Ähnlich gallig ist die Arbeit „Ein Platz an der Sonne“ von 2014. Im rechten Teil des Bildes sieht man den Beginn einer Reihe Häuser, zweistöckig, bescheidener Eingang, beige verputzt mit deutlichen Gebrauchsspuren. Im linken Teil glänzt ein weiß gehaltenes schmuckes Haus mit waagerechten Sehschlitzen, Eingangstür aus gebürstetem Stahl und Buchsbaumtopf. Die erste Etage läuft über einen Wohnbereich mit bodentiefen Fenstern in eine Terrasse aus – die sich wie ein Sargdeckel über einen Balkon der Nachbarreihe legt und ihn damit unbetretbar macht. Der Sonnenschirm auf der Terrasse macht den Aufenthalt im Freien mutmaßlich bequem, während der Balkon darunter im Schatten zu unnützem Hohlraum verkommt.
Von gemeinem Humor ist schließlich das Interieur „WC im OG“ von 2010. In mehreren Metern Höhe klebt in einer sonst leeren Halle ein Toilettenverschlag mit drei Türen samt Signet, Damen, Herren, Rollstuhl. Zu diesen Toiletten führen drei parallele Steigleitern, die nur per Hand und Fuß erklommen werden können. Die Unbenutzbarkeit dieses WC speziell für Rollstuhlfahrer wird noch durch den Gehstock auf die Spitze getrieben, der neben der Eingangstür an einem Haltegriff baumelt. Ganz rechts am Rand der Halle öffnet sich ein Abgang, der, wenn man das Geländer richtig interpretiert, zu einer Treppe nach unten führt. Vermutlich ist die Zelle für die Rollstuhlfahrer vorschriftsmäßig groß genug nach der Norm, allein die schwindelnde Höhe macht sie unzugänglich.

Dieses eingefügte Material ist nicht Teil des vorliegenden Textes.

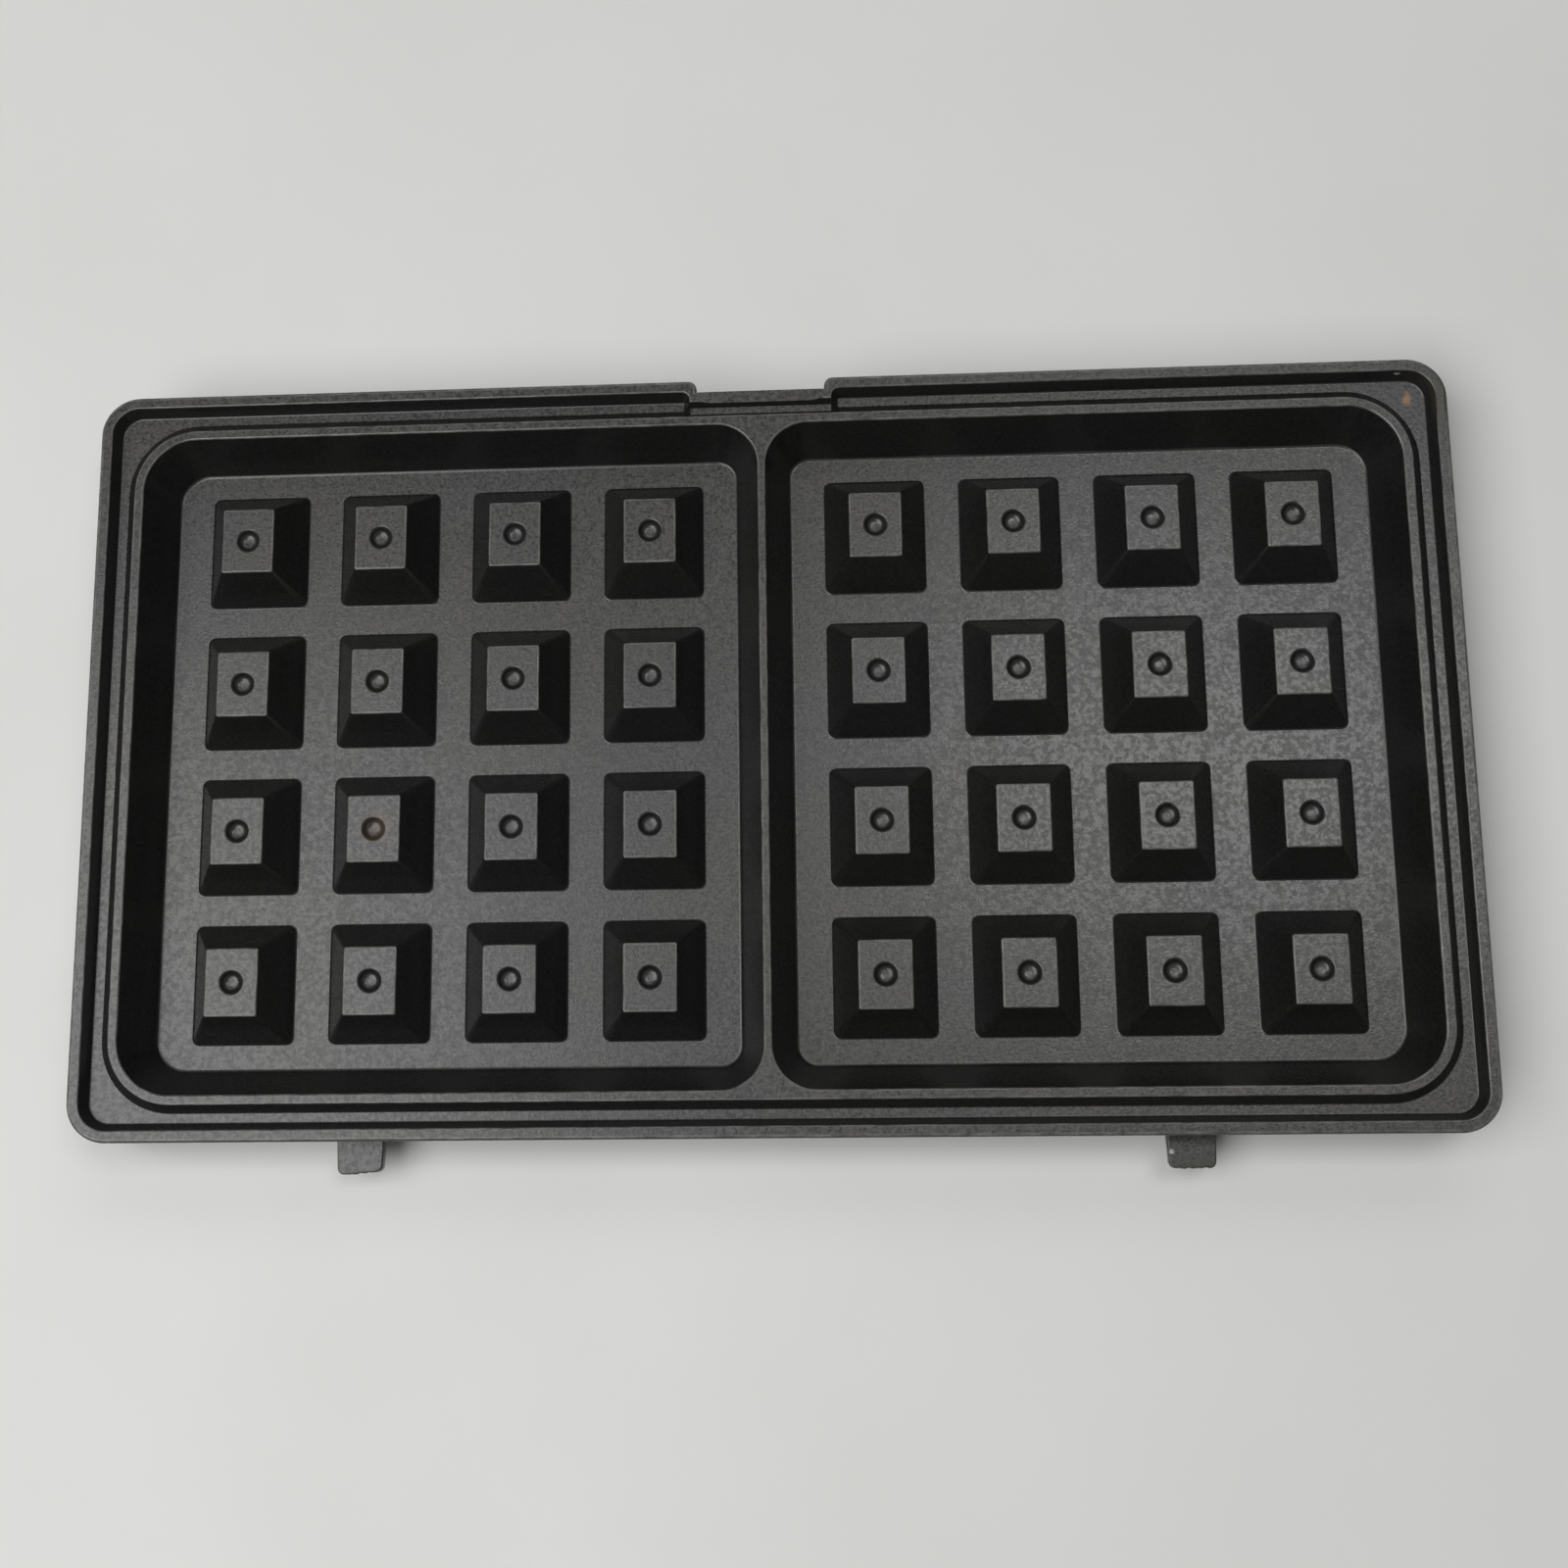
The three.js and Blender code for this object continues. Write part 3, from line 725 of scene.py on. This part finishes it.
def peg_blank(plan):
    """One tapered peg about the origin, rooted in the floor, with its edges rounded."""
    moulds, fine = plan.moulds, plan.fine
    foot = moulds.peg_foot_reach
    flange = foot + fine.seat
    half = (plan.peg_length / 2, plan.peg_width / 2)
    peg = centred_plane("peg", (half[X] + flange, half[Y] + flange), -fine.overrun)
    round_corners(moulds.peg_base_corner + flange, fine.peg_corner)
    pick("FACE")
    carry([(0, -fine.overrun), (0, -fine.seat), (flange, 0), (flange, moulds.peg_height)])
    top = (half[0] - moulds.peg_run_along, half[1] - moulds.peg_run_across)
    shares = (top[0] / half[0], top[1] / half[1])
    bpy.ops.transform.resize(value=(*shares, 1), center_override=(0, 0, moulds.peg_height))
    corner = moulds.peg_base_corner
    peg_corners(plan, top, moulds.peg_top_corner, (corner * shares[0], corner * shares[1]))
    for height, reach in ((0, foot), (moulds.peg_height, moulds.peg_top_reach)):
        round_edges(reach, fine.edge, lies(Z, height))
    close_up()
    return peg


def chain(name, points, closed=False):
    """Chain of edges through points, open in edit mode and selected."""
    leave_edit()
    bpy.ops.mesh.primitive_plane_add(size=STUB, location=(0, 0, 0))
    piece = bpy.context.object
    piece.name = name
    edit(piece)
    bpy.ops.mesh.select_all(action="SELECT")
    bpy.ops.mesh.merge(type="CENTER")
    bpy.ops.mesh.select_mode(type="VERT")
    bpy.ops.mesh.select_all(action="SELECT")
    bpy.ops.transform.translate(value=points[0])
    for start, end in zip(points, points[1:]):
        bpy.ops.mesh.extrude_region_move(TRANSFORM_OT_translate={"value": Vector(end) - Vector(start)})
    bpy.ops.mesh.select_all(action="SELECT")
    if closed:
        pick("VERT", lambda vertex: len(vertex.link_edges) == 1)
        bpy.ops.mesh.edge_face_add()
        bpy.ops.mesh.select_all(action="SELECT")
    return piece


def merge_up():
    """Merges what meets in the piece in edit mode and closes it up."""
    bpy.ops.mesh.select_all(action="SELECT")
    bpy.ops.mesh.remove_doubles(threshold=TINY)
    close_up()


def dimple_tool(plan):
    """Turned tool that cuts a dimple with a flattened middle and a rounded edge."""
    moulds, fine = plan.moulds, plan.fine
    half, depth, top = moulds.dimple_width / 2, moulds.dimple_depth, moulds.peg_height
    steps = fine.dimple // 4
    bowl = []
    for step in range(steps):
        part = step / steps
        bowl.append(Vector((half * part, top - depth * (1 - part ** moulds.dimple_power))))
    lip = rounded_profile(
        [(*bowl[-1], 0), (half, top, moulds.dimple_round), (half + STUB, top, 0)], fine.edge
    )[1:-1]
    outer = lip[-1].x
    above = top + fine.overrun
    line = [*bowl, *lip[:-1], (outer, top + fine.seat), (outer, above), (0, above)]
    tool = chain("dimple tool", [(x, 0, z) for x, z in line])
    bpy.ops.mesh.spin(steps=fine.dimple, angle=2 * math.pi, center=(0, 0, 0), axis=(0, 0, 1))
    merge_up()
    return tool


def peg_core(plan):
    """Core that hollows one peg from below."""
    moulds, fine = plan.moulds, plan.fine
    along = plan.level_wall(moulds.peg_run_along, moulds.peg_height)
    across = plan.level_wall(moulds.peg_run_across, moulds.peg_height)
    mouth = plan.floor_underside - fine.overrun

    def half(height):
        part = height / moulds.peg_height
        return (
            plan.peg_length / 2 - moulds.peg_run_along * part - along,
            plan.peg_width / 2 - moulds.peg_run_across * part - across,
        )

    core = tapered_block("core", half(mouth), half(plan.core_top), 0, mouth, plan.core_top)
    edit(core)
    radius = plan.below.inner_round
    round_edges(radius, fine.edge, lambda edge: abs(edge.verts[0].co.z - edge.verts[1].co.z) > fine.overrun)
    round_edges(radius / 2, fine.edge, lies(Z, plan.core_top))
    leave_edit()
    return core


def at_every_peg(plan, pattern):
    """Copies a piece to every peg of both moulds, each with its own mesh, and joins the copies."""
    moulds = plan.moulds
    copies = []
    for side in (-1, 1):
        for column in range(moulds.columns):
            for row in range(moulds.rows):
                x = side * plan.mould_x + (column - (moulds.columns - 1) / 2) * plan.pitch_along
                y = (row - (moulds.rows - 1) / 2) * plan.pitch_across
                choose(pattern)
                bpy.ops.object.duplicate()
                bpy.ops.transform.translate(value=(x, y, 0))
                copies.append(bpy.context.object)
    bpy.data.objects.remove(pattern)
    return joined(copies)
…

Bleibt die Arbeit „Geschlossene Gesellschaft“ von 2011. Die Betrachterin blickt durch einen verglasten Rundbogen einer Außenwand in ein hell erleuchtetes Zimmer mit Textiltapete, der Tisch ist festlich gedeckt, die Servietten liegen noch zusammengerollt auf den Tellern. Offenbar ist alles für ein abendliches Menu vorbereitet, die Speisen können jeden Augenblick aufgetragen werden. Am Kopfende der Tafel steht, mit dem Rücken zur Betrachterin, ein Stuhl – im Freien, der Rahmen leicht schneebedeckt. Wer auch immer hier Platz nähme, wäre kein Teil der Gesellschaft, er könnte den Anderen lediglich beim Essen und Sprechen zusehen. Der pulvrige dichte Schnee, der Tannen und Büsche bedeckt, weist keinerlei Fußspuren zum Stuhl auf.

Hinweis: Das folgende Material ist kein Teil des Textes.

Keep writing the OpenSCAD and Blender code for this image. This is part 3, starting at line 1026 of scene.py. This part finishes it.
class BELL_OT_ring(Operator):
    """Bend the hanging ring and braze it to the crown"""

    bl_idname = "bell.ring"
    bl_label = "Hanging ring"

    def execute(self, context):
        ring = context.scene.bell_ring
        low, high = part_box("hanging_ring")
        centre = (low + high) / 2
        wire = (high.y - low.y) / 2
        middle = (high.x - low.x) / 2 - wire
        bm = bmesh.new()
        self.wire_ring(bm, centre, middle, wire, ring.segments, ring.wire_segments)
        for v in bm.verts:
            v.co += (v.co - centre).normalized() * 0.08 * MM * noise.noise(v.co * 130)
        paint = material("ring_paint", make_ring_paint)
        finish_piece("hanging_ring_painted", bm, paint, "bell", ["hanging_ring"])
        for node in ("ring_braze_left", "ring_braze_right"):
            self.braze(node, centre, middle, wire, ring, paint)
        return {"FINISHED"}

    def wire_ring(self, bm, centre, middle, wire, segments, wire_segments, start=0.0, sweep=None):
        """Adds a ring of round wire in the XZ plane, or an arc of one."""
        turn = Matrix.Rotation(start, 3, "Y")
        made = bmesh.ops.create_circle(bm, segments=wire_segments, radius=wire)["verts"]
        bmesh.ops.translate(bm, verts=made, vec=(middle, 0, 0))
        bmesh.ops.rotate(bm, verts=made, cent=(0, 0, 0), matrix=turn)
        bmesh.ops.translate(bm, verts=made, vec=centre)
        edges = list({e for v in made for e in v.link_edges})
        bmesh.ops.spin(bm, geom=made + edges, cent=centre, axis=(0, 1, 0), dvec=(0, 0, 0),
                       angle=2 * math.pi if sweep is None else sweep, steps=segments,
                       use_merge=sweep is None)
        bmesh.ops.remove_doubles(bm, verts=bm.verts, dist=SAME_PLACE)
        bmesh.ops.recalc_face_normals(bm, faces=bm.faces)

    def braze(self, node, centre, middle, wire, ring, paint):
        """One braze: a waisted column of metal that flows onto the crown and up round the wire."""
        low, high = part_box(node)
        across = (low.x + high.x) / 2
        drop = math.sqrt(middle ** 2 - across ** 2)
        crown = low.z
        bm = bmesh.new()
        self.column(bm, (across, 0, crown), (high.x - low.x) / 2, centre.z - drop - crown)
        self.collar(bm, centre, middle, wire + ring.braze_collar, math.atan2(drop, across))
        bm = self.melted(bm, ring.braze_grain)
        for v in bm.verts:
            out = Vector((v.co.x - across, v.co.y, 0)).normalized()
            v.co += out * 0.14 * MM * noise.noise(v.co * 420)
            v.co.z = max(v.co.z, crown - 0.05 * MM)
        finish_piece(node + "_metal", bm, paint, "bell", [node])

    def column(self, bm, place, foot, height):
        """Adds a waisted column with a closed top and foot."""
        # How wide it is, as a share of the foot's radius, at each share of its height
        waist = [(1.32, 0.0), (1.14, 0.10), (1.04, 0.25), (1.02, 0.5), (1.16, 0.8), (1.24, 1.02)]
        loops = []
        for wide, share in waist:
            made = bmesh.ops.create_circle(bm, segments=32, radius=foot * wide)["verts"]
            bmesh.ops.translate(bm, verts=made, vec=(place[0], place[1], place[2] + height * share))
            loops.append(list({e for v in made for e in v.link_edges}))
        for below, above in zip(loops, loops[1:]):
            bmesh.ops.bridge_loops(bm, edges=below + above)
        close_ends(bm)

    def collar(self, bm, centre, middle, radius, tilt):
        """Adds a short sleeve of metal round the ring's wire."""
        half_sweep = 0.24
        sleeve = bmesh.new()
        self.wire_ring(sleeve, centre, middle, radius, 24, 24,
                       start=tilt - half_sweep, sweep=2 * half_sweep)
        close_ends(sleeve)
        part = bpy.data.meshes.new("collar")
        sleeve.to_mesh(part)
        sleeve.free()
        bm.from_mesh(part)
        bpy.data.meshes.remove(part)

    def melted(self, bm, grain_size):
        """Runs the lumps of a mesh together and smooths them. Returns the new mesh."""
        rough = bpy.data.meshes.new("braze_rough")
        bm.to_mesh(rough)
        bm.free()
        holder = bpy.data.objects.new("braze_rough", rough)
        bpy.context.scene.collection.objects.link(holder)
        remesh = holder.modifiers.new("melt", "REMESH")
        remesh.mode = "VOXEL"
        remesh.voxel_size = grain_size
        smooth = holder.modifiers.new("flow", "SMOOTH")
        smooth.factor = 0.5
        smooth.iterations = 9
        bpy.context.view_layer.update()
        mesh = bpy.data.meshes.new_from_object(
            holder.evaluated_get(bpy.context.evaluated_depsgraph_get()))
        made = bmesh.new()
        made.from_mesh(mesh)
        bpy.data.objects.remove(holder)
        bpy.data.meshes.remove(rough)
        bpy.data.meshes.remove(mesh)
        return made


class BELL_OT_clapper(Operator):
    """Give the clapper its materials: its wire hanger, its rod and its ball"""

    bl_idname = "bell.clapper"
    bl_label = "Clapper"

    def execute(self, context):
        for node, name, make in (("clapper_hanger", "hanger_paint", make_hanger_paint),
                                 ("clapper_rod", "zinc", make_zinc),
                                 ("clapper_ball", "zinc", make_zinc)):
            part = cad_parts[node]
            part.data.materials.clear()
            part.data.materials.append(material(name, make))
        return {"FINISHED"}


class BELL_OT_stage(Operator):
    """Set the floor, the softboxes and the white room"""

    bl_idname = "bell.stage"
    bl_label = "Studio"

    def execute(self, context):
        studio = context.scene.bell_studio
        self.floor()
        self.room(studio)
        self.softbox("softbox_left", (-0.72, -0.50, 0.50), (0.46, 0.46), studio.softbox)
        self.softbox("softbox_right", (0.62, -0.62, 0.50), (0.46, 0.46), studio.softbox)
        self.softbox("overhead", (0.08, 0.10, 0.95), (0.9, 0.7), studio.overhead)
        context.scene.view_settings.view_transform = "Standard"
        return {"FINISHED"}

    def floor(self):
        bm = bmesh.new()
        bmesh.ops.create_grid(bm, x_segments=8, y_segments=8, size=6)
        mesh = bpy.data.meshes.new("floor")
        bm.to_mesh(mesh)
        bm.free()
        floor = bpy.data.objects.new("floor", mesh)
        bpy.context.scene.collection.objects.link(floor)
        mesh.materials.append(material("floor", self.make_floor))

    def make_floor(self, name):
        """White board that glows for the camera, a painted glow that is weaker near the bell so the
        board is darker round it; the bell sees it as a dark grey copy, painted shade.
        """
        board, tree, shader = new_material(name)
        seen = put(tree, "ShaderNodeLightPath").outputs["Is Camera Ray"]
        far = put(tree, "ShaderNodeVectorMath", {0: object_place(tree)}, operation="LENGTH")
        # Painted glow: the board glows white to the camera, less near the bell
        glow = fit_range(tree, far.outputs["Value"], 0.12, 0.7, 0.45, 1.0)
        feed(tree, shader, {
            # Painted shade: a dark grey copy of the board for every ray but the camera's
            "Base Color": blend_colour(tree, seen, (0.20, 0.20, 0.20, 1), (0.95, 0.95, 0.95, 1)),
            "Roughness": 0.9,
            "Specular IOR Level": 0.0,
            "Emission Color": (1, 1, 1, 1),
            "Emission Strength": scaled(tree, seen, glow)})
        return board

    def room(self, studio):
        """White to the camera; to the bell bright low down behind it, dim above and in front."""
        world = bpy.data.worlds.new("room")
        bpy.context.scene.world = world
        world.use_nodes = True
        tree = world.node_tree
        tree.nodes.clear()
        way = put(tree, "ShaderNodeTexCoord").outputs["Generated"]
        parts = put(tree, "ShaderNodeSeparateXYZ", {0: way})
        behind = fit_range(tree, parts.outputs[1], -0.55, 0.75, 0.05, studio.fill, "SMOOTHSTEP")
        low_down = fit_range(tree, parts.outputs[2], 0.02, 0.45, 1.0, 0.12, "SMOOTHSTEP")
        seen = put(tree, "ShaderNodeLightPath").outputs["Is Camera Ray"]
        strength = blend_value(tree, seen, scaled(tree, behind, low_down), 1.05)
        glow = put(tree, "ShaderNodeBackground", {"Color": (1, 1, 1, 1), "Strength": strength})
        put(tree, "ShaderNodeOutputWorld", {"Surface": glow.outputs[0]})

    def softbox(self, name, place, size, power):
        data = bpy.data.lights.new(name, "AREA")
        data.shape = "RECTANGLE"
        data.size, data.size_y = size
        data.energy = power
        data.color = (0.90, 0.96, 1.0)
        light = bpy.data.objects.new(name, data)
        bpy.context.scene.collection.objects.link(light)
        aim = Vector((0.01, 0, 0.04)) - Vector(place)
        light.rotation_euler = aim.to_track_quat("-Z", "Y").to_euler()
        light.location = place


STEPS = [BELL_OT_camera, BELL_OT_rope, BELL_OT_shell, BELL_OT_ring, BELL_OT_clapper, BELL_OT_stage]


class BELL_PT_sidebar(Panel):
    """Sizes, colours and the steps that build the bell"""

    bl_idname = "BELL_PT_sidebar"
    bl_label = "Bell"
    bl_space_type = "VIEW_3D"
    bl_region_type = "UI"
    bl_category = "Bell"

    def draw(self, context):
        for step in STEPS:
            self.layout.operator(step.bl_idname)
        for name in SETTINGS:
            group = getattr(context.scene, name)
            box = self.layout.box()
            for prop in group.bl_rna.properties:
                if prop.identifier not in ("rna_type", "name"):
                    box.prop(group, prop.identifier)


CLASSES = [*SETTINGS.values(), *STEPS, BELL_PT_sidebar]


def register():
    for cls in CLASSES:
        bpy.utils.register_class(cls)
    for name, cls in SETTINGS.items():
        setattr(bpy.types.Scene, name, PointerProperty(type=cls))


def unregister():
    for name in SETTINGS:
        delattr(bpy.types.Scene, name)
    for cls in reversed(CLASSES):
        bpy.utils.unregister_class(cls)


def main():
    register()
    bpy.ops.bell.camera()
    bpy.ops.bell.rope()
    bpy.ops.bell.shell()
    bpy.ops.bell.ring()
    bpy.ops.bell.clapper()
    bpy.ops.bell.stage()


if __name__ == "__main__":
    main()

Menschen sucht man in den grotesken Konstruktionen vergeblich, ganz so, als sei es dem Schöpfer dieser Wunderwelten klar, dass Menschen sich hier nicht aufhalten oder bewegen können oder auch nur wollen. Auf Wettbewerbsentwürfen von Architekten sind hier und da Menschen zu sehen, als Staffagefiguren und als belebende Ingredienzen der gebauten Umwelt. Diese Pläne, die schon seit langem am Monitor generiert werden, sind ein Versprechen auf ein menschliches Leben in der Wohnanlage, dem Einkaufszentrum, dem Bürogebäude. In den leblosen Räumen Frank Kunerts würden Menschen nur stören mit ihren Gedanken, ihren Lastern, ihren Körpern und ihrer Fehleranfälligkeit. Seine negative Fantasie lagert den Menschen als Zweck des Bauens komplett aus, seine Interieurs und Fassaden halten den Atem an, wie vor einer Katastrophe.
Könnte es sein, dass – diese Frage läuft beim Betrachten der Illusionen Frank Kunerts immer mit. Das Publikum spürt intuitiv, dass Räume dieser Art unmöglich sind. Dass sie ihm in ihrer Detailverliebtheit mit großem Ernst und Hintersinn präsentiert werden, kann nur als Wunder aufgefasst werden. Das Irreale bricht ein in die Welt der Regeln, der Vorschriften und der Grenzen, weil es ihr Schöpfer so will. Hieronymus Bosch konnte seine höllischen Kreaturen bar jeder Anatomie auf Eichenholz bannen, weil seine Fantasie ihm ihr Aussehen verriet; in der Erzählung „Alice im Wunderland“ kann ein Hutmacher den Tee durch seinen Hemdkragen den Ärmel hinunter in die Tasse gießen, weil es ihm beliebt. Der Modellbauer Frank Kunert erschafft die verkehrten Welten des Wunders und des Lifestyle, der Fotograf Frank Kunert lässt das Publikum daran glauben. Besser als mit Photoshop und Deep Fakes.